How would we examine the most negative 15 sentences?

In [None]:
chapter_df...

How would we examine the most positive 15 sentences?

In [None]:
chapter_df...

### Make a Plot Arc

To create a data visualization of sentiment over the course of *The House on Mango Street*, we first need to calculate the average sentiment for each chapter.

In [None]:
chapter_df.groupby('chapter')['score'].mean()

In [None]:
chapter_means = chapter_df.groupby('chapter')['score'].mean().reset_index()

#### Bar Chart

In [None]:
import matplotlib.pyplot as plt

In [None]:
ax = chapter_means.plot(x='chapter', y='score', kind='bar',
                        figsize=(13,10), rot=90, title='Sentiment in Mango Street')

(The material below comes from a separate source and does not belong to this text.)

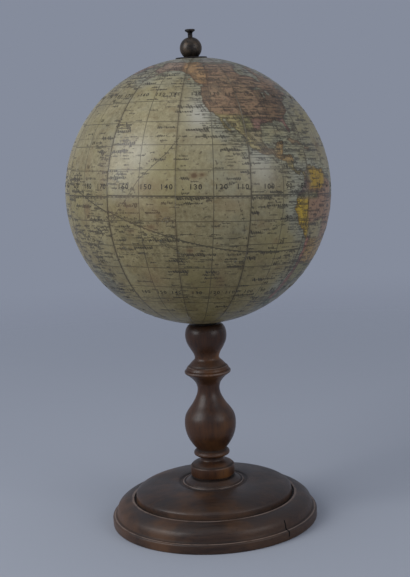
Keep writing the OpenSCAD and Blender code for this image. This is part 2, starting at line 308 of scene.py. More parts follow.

# Plot a horizontal line at 0
plt.axhline(y=0, color='orange', linestyle='-')

#### Line Chart

In [None]:
ax = chapter_means.plot(x='chapter', y='score', kind='line',
                        figsize=(13,10), rot=90, title='Sentiment in Mango Street')

#Not all xtick labels will show up in a line plot by default, so we have to make it explicit
ax.set_xticks(range(0, 44))
ax.set_xticklabels(chapter_means['chapter'].unique())

# Plot a horizontal line at 0
plt.axhline(y=0, color='orange', linestyle='-')
plt.show()

### Your Turn! 

How do these plot arcs align with your reading experience of *The House on Mango Street*? Examine some specific chapters and sentences below, and discuss how well VADER seems to be working or not working.

*Note: if you want to read the sentences in order, you can use the `.sort_index()` method*

In [None]:
chapter_df[chapter_df['chapter'].str.contains('Papa-Who')]

Examine another chapter or chapters

In [None]:
chapter_df[chapter_df['chapter'].str.contains('INSERT-PART-OF-CHAPTER-NAME')]

- How well do you think VADER sentiment analysis works with literary texts?
- How do social media posts and literary texts different in the way they express sentiment? (What is "sentiment", anyway?)
- Could you imagine using sentiment analysis in a project? If so, how?